Date: 2005-05-03 04:09 am (UTC)
ext_5149: (Default)
From: [identity profile] mishalak.livejournal.com
If the education worked the artists would be out of work anyway because advertizing would stop working and so companies would stop paying for it.

(no subject)

Date: 2005-05-03 05:59 am (UTC)
From: [identity profile] trickofthedark.livejournal.com
Seriously? You seriously think that education would *prevent* people from buying products which had good package design, lovely signage and classy ads? Because in my experience, the educated people are the ones who know how to pick out the quality stuff. Being educated does not prevent a person from needing to buy things.

Sure, education might prevent people from buying evil, unethical, unhealthy, eco-unfriendly items. But I see no way that education would prevent people from appreciating good package design and finding good products through informative, well produced ads.

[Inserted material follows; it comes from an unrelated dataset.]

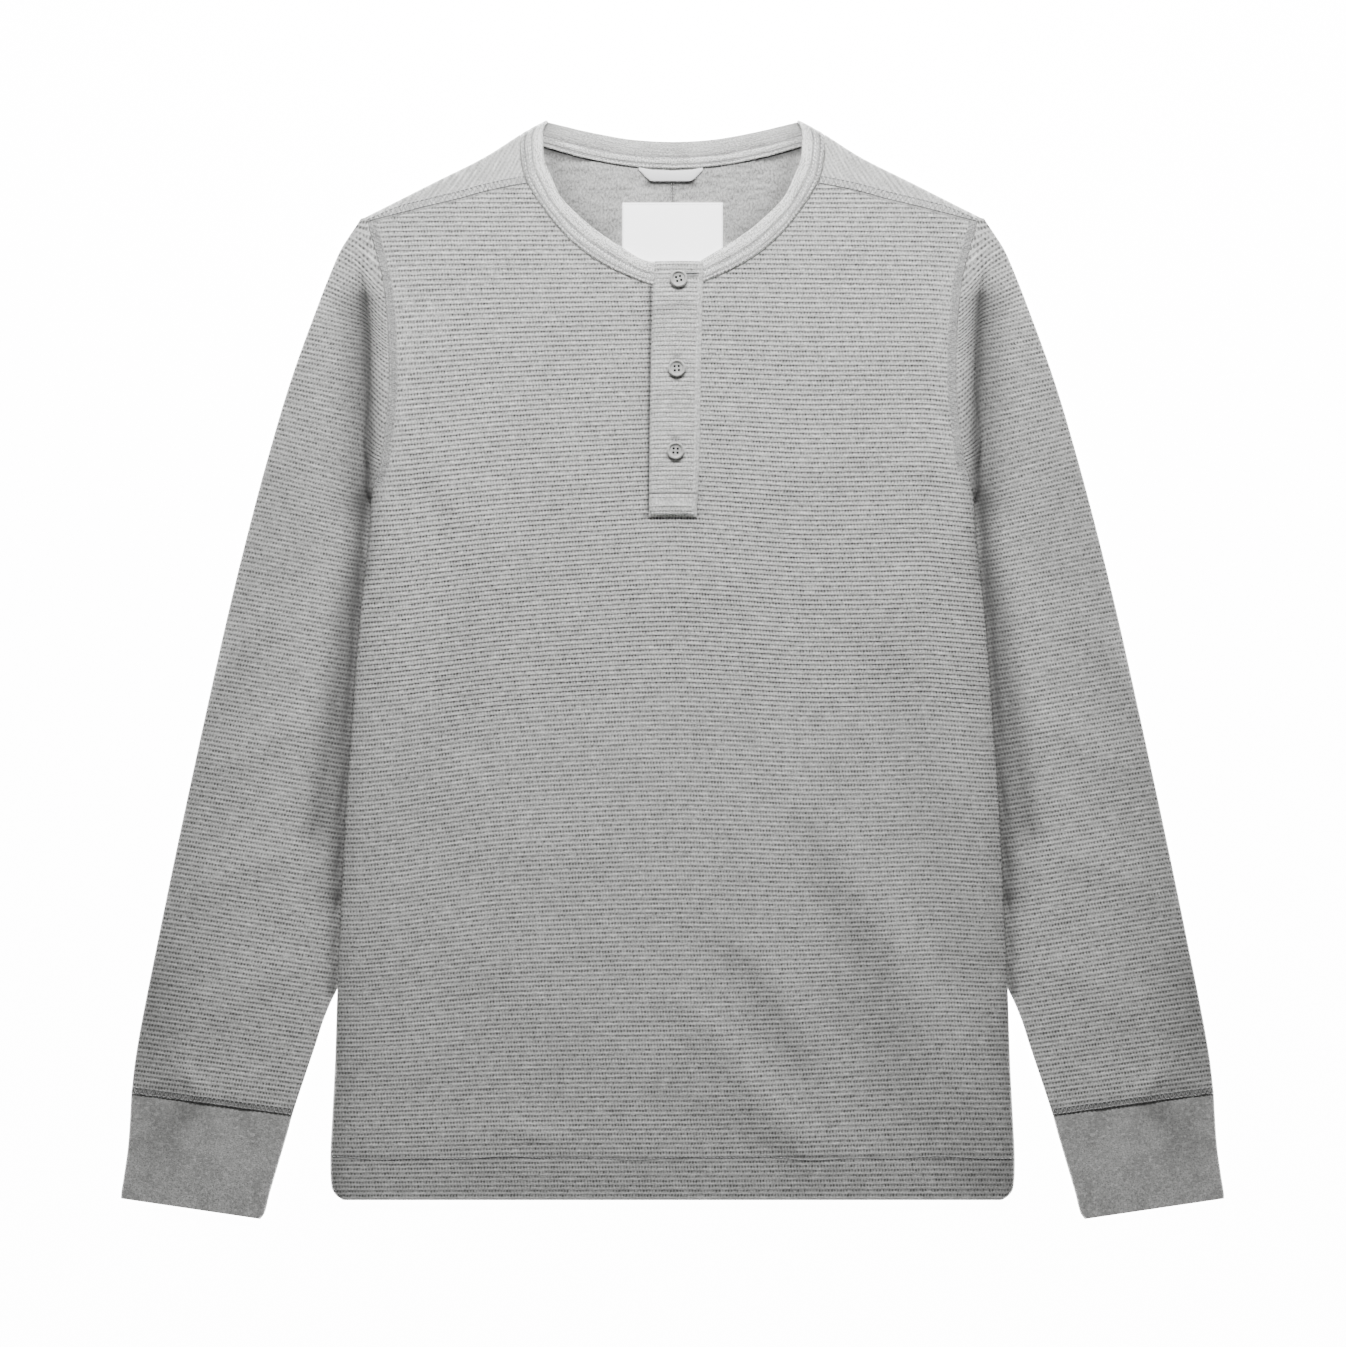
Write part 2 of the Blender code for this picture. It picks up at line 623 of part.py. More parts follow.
def cuff_rings(share, inset):
    """One closed ring of the cuff's outside, or of its inside when inset is a wall's thickness."""
    x0, y0, x1, y1 = (curve_at([(row[0], row[n]) for row in CUFF], share) for n in range(1, 5))
    width = math.dist((x0, y0), (x1, y1))
    low, high, turn = inset, FLAT - inset, 1.2
    ends = ((inset, FLAT / 2), (inset + turn * (1 if inset == 0 else 0.4), high))
    ring = [(d, z) for d, z in ends] + [(0.5 * width, high)]
    ring += [(width - d, z) for d, z in ends[::-1]]
    ring += [(width - ends[1][0], low), (0.5 * width, low), (ends[1][0], low)]
    return [(mix(x0, x1, d / width), mix(y0, y1, d / width), z) for d, z in ring]


def make_cuff(name, mirror, material, collection):
    """Cuff: a plain knit tube pressed flat, open at both ends."""
    wall = Wall()
    rims = []
    for inset in (0.0, WALL):
        rows = []
        for n in range(CUFF_ROWS):
            ring = wall.row(cuff_rings(n / (CUFF_ROWS - 1), inset))
            rows.append(ring + ring[:1])
        wall.net(rows)
        rims.append(rows)
    for end in (0, -1):
        wall.quads(rims[0][end], rims[1][end])
    return wall.build(name, material, collection, mirror)


# ---------------------------------------------------------------- the neck


def strip_section(inner, outer, centre_z, thick, normal):
    """Points round a cloth strip, between its two edges; normal is its outside's direction."""
    corners = (
        (0.0, 0.2), (0.03, 0.5), (0.97, 0.5), (1.0, 0.2), (1.0, -0.2), (0.97, -0.5), (0.03, -0.5),
        (0.0, -0.2),
    )
    points = []
    for share, height in corners:
        x, y = mix(inner[0], outer[0], share), mix(inner[1], outer[1], share)
        rise = height * thick
        points.append((x + normal[0] * rise, y + normal[1] * rise, centre_z + normal[2] * rise))
    return points


def make_neckband(material, collection):
    """Neckband: one strip from the placket round the front, over both shoulder folds and along the back."""
    front_thick, back_thick = 1.7, WALL
    sections = []
    for side in (1, -1):
        half = []
        ends = (BAND_INNER, BAND_OUTER)
        if side > 0:  # the band's end on the placket's other side
            ends = ([(18.4, 269.8), *BAND_INNER[2:]], [(18.4, 254.8), *BAND_OUTER[1:]])
        for n in range(13):
            (xi, yi), (xo, yo) = path_at(ends[0], n / 12), path_at(ends[1], n / 12)
            base = collar_lift(0.5 * (xi + xo), 0.5 * (yi + yo))
            centre = base + LEVEL_2 + front_thick / 2
            half.append(strip_section((side * xi, yi), (side * xo, yo), centre, front_thick, (0, 0, 1)))
        high, low = LEVEL_2 + front_thick / 2, back_thick / 2
        radius = (high - low) / 2
        for angle in (45.0, 90.0, 135.0):
            turn = math.radians(angle)
            out_x, out_y = (part * math.sin(turn) for part in SHOULDER_NORMAL)
            normal = (side * out_x, out_y, math.cos(turn))
            ends_xy = []
            for x, y in (BACK_INNER[0], BACK_OUTER[0]):
                ends_xy.append((side * (x + out_x * radius), y + out_y * radius))
            thick = mix(front_thick, back_thick, angle / 180)
            centre = (high + low) / 2 + radius * math.cos(turn)
            half.append(strip_section(*ends_xy, centre, thick, normal))
        for n in range(8 if side < 0 else 9):
            (xi, yi), (xo, yo) = path_at(BACK_INNER, n / 8), path_at(BACK_OUTER, n / 8)
            half.append(strip_section((side * xi, yi), (side * xo, yo), low, back_thick, (0, 0, -1)))
        sections.append(half)
    wall = Wall()
    rows = []
    for section in sections[0] + sections[1][::-1]:
        ring = wall.row(section)
        rows.append(ring + ring[:1])
    wall.net(rows)
    for end in (rows[0], rows[-1]):
        wall.faces.append(tuple(end[:-1]))
    return wall.build("neckband", material, collection)


def make_tape(material, collection):
    """Neck tape: it covers the back neck seam inside."""
    wall = Wall()
    rows = []
    count = 16
    for n in range(count + 1):
        x = mix(-84.5, 84.5, n / count)
        top, low = curve_at(TAPE_TOP, abs(x)), curve_at(TAPE_LOW, abs(x))
        ring = wall.row(strip_section((x, top), (x, low), LEVEL_2 + TAPE_WALL / 2, TAPE_WALL, (0, 0, 1)))
        rows.append(ring + ring[:1])
    wall.net(rows)
    for end in (rows[0], rows[-1]):
        wall.faces.append(tuple(end[:-1]))
    return wall.build("neck_tape", material, collection)


def make_loop(material, collection):
    """Hanger loop: a short folded strip whose middle stands a little proud of its sewn ends."""
    wall = Wall()
    rows = []
    (x_a, y_a), (x_b, y_b), (x_c, y_c), (x_d, y_d) = LOOP
    ends = ((x_a, 0.0), (mix(x_a, x_b, 0.5), 0.0)), ((mix(x_c, x_d, 0.5), 0.0), (x_d, 0.0))
    for x, rise in (*ends[0], (x_b, 0.7), (0.0, 1.0), (x_c, 0.7), *ends[1]):
        top = curve_at(TAPE_LOW, abs(x)) - SEAM_GAP
        if x < x_b:
            low = mix(y_a - 1.0, y_b, (x - x_a) / (x_b - x_a))
        elif x > x_c:
            low = mix(y_c, y_d - 1.0, (x - x_c) / (x_d - x_c))
        else:
            low = y_b
        top -= 1.3 * rise
        base = LEVEL_2 + 0.9 * rise
        ring = wall.row(strip_section((x, top), (x, low), base + 0.5, 1.0, (0, 0, 1)))
        rows.append(ring + ring[:1])
    wall.net(rows)
    for end in (rows[0], rows[-1]):
        wall.faces.append(tuple(end[:-1]))
    return wall.build("hanger_loop", material, collection)


def make_label(material, collection):
    """Size label: a bare woven patch on the inside of the back."""
    bpy.ops.mesh.primitive_cube_add(size=1.0)
    piece = bpy.context.object
    piece.name = piece.data.name = "label"
    width, height = 2 * LABEL_HALF_WIDTH, LABEL_Y[1] - LABEL_Y[0]
    piece.location = (0.0, (LABEL_Y[0] + LABEL_Y[1]) / 2 * MM, (LEVEL_2 + 0.5) * MM)
    piece.scale = (width * MM, height * MM, 1.0 * MM)
    bpy.ops.object.transform_apply(location=True, rotation=False, scale=True)
    bevel = piece.modifiers.new("edge", "BEVEL")
    bevel.width = 0.25 * MM
    bevel.segments = 1
    piece.data.materials.append(material)
    for holder in list(piece.users_collection):
        holder.objects.unlink(piece)
    collection.objects.link(piece)
    return piece


# ---------------------------------------------------------------- placket and buttons


def placket_x(y, right):
    """Edge of the placket."""
    return curve_at(PLACKET_RIGHT if right else PLACKET_LEFT, y)


def make_placket_top(material, collection):
    """Buttonhole side of the placket: ribbed across, with a plain boxed end at its foot."""
    count = ROWS_PER_RIB * round((PLACKET_TOP_Y - PLACKET_BOTTOM_Y) / RIB_PITCH)
    heights = [mix(PLACKET_BOTTOM_Y, PLACKET_TOP_Y, n / count) for n in range(count + 1)]
    plain = sorted(set(list(range(0, count, PLAIN_STEP)) + [count]))
    wall = Wall()
    outer, inner = [], []
    for n, y in enumerate(heights):
        left, right = placket_x(y, False), placket_x(y, True)
        base = front_base(0.0, y) + PLACKET_BASE
        boxed = y < PLACKET_BOX_Y
        relief = 0.3 if boxed else RIB_HEIGHT * (n % ROWS_PER_RIB)
        top = base + WALL + relief
        edge = base + WALL / 2
        row = ((left, edge), (left + PLACKET_EDGE, top), (right - PLACKET_EDGE, top), (right, edge))
        outer.append(wall.row([(x, y, z) for x, z in row]))
        if n in plain:
            inner.append(wall.row([(left, y, base), (right, y, base)]))
    wall.net(outer)
    wall.net(inner)
    wall.zip([row[0] for row in outer], [row[0] for row in inner])
    wall.zip([row[-1] for row in outer], [row[-1] for row in inner])
    for end in (0, -1):
        wall.faces.append((*outer[end], inner[end][1], inner[end][0]))
    return wall.build("placket_top", material, collection)


def make_placket_under(material, collection):
    """Button side of the placket: a plain strip that fills the front's cut-out."""
    start = SLOT_BOTTOM_Y + SLOT_INSET
    wall = Wall()
    rows = []
    count = 8
    for n in range(count + 1):
        y = mix(start, PLACKET_TOP_Y - 0.6, n / count)
        left = placket_x(y, False) + SLOT_INSET + SEAM_GAP
        right = placket_x(y, True) - SLOT_INSET - SEAM_GAP
        base = front_base(0.0, y) + LEVEL_2
        ring = wall.row([(left, y, base), (left, y, base + WALL), (right, y, base + WALL), (right, y, base)])
        rows.append(ring + ring[:1])
    wall.net(rows)
    for end in (rows[0], rows[-1]):
        wall.faces.append(tuple(end[:-1]))
    return wall.build("placket_under", material, collection)


def make_button(name, x, y, material, collection, cutters):
    """Button: turned with a raised rim, with four thread holes."""
    mesh = bpy.data.meshes.new(name)
    edges = [(n, n + 1) for n in range(len(BUTTON_PROFILE) - 1)]
    mesh.from_pydata([(r * MM, 0.0, z * MM) for r, z in BUTTON_PROFILE], edges, [])
    piece = bpy.data.objects.new(name, mesh)
    mesh.materials.append(material)
    collection.objects.link(piece)
    base = front_base(0.0, y) + PLACKET_BASE + WALL + RIB_HEIGHT + SEAM_GAP
    piece.location = Vector((x, y, base)) * MM
    turned = piece.modifiers.new("turned", "SCREW")
    turned.axis = "Z"
    turned.steps = turned.render_steps = BUTTON_SIDES
    turned.use_merge_vertices = True
    turned.merge_threshold = 0.00001
    for number, (hole_x, hole_y) in enumerate(((1, 1), (-1, 1), (-1, -1), (1, -1))):
        place = piece.location + Vector((hole_x, hole_y, 0.0)) * (HOLE_SPACING / 2 * MM)
        bpy.ops.mesh.primitive_cylinder_add(
            vertices=6, radius=HOLE_RADIUS * MM, depth=8 * MM, location=place,
        )
        cutter = bpy.context.object
        cutter.name = f"{name}_hole_{number}"
        cutter.hide_render = True
        cutter.display_type = "WIRE"
        for holder in list(cutter.users_collection):
            holder.objects.unlink(cutter)
        cutters.objects.link(cutter)
        cut = piece.modifiers.new(f"hole_{number}", "BOOLEAN")
        cut.operation = "DIFFERENCE"
        cut.solver = "EXACT"
        cut.object = cutter
    return piece


def main():
    """Clears the scene's objects and makes every piece of the shirt."""
    for thing in list(bpy.data.objects):
        bpy.data.objects.remove(thing)
    shirt = bpy.data.collections.new("henley_shirt")
    cutters = bpy.data.collections.new("cutters")
    for collection in (shirt, cutters):
        bpy.context.scene.collection.children.link(collection)

    rib_knit = cloth_material("rib_knit", (0.40, 0.40, 0.39))
    jersey = cloth_material("jersey", (0.46, 0.46, 0.455))
    cuff_knit = cloth_material("cuff_knit", (0.27, 0.27, 0.265))
    twill = cloth_material("twill", (0.72, 0.72, 0.72))
    woven = cloth_material("woven", (0.80, 0.80, 0.81), 0.7)
    button_plastic = cloth_material("button_plastic", (0.45, 0.45, 0.44), 0.35)

    make_back(rib_knit, shirt)
    make_front(rib_knit, shirt)
    for name, mirror in (("left", True), ("right", False)):
        make_sleeve(f"sleeve_{name}", mirror, rib_knit, shirt)
        make_cuff(f"cuff_{name}", mirror, cuff_knit, shirt)
    make_neckband(jersey, shirt)
    make_tape(jersey, shirt)
    make_loop(twill, shirt)
    make_label(woven, shirt)
    make_placket_under(rib_knit, shirt)
    make_placket_top(rib_knit, shirt)
    for number, (x, y) in enumerate(BUTTON_PLACES, start=1):
        make_button(f"button_{number}", x, y, button_plastic, shirt, cutters)


main()
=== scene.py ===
"""Dresses the flat-laid henley shirt: ribbed cloth, sewing, buttons, floor, light and camera.

Sizes are in millimetres, and become metres as a mesh is made. The shirt lies on z = 0 with its front up,
+X to the right as seen from above and +Y towards its collar.
"""

import logging
import math
from collections.abc import Callable, Sequence
from dataclasses import dataclass, field
from enum import Enum
from functools import partial
from itertools import pairwise
from typing import Any

import bmesh
import bpy
from mathutils import Euler, Matrix, Vector


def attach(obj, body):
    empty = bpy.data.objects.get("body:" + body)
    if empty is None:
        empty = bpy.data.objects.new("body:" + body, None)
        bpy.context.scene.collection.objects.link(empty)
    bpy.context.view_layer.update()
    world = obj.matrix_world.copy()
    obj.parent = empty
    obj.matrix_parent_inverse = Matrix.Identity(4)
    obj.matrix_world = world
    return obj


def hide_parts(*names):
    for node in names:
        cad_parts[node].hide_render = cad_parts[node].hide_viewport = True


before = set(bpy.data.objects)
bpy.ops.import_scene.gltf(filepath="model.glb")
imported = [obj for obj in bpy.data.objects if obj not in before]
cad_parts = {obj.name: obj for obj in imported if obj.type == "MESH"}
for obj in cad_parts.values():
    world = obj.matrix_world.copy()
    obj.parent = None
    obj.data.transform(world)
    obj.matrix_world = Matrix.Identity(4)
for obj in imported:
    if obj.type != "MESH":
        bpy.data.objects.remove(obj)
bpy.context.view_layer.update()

log = logging.getLogger("shirt")

Object = bpy.types.Object
Material = bpy.types.Material
Spot = tuple[float, float]  # x, y
Point = tuple[float, float, float]
Mark = tuple[float, float]  # on the cloth's pattern
Table = Sequence[Sequence[float]]
Shade = tuple[tuple[Spot, ...], float, float]  # places, width, depth
Net = Sequence[Sequence[int]]  # rows of points' numbers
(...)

Perhaps when you use the word 'education' you mean something entirely different from what I mean. 'Indoctrination' maybe? Yeah, that might work. But then, still with the smiting.

(no subject)

Date: 2005-05-02 07:49 pm (UTC)
From: [identity profile] ajournalguy.livejournal.com
At the risk of arousing the Wrath of Mishalak(TM), "Freedom is not free."

(no subject)

Date: 2005-05-02 08:53 pm (UTC)
ext_5149: (Default)
From: [identity profile] mishalak.livejournal.com
Okay. Well I don't like trite slogans like that which are usually said to stir up people to die for an idea which isn't even defined, but how does that arouse my wrath? Do you think that it somehow blows away my argument? My slogans in response are:

I'd like to know what you mean by freedom before we start paying for it, because too often its slavery for someone that is labeled and sold as "freedom".

Freedom of Speech is too often confused with the freedom the lie, dissemble, and obfuscate as advertizers do for nearly everyone.

(no subject)

Date: 2005-05-03 08:12 pm (UTC)
From: [identity profile] ajournalguy.livejournal.com
Actually, I was arguing on your side, but that's exactly why I was concerned: my use of a particularly trite ad campaign slogan to make my point in your anti-advertising thread.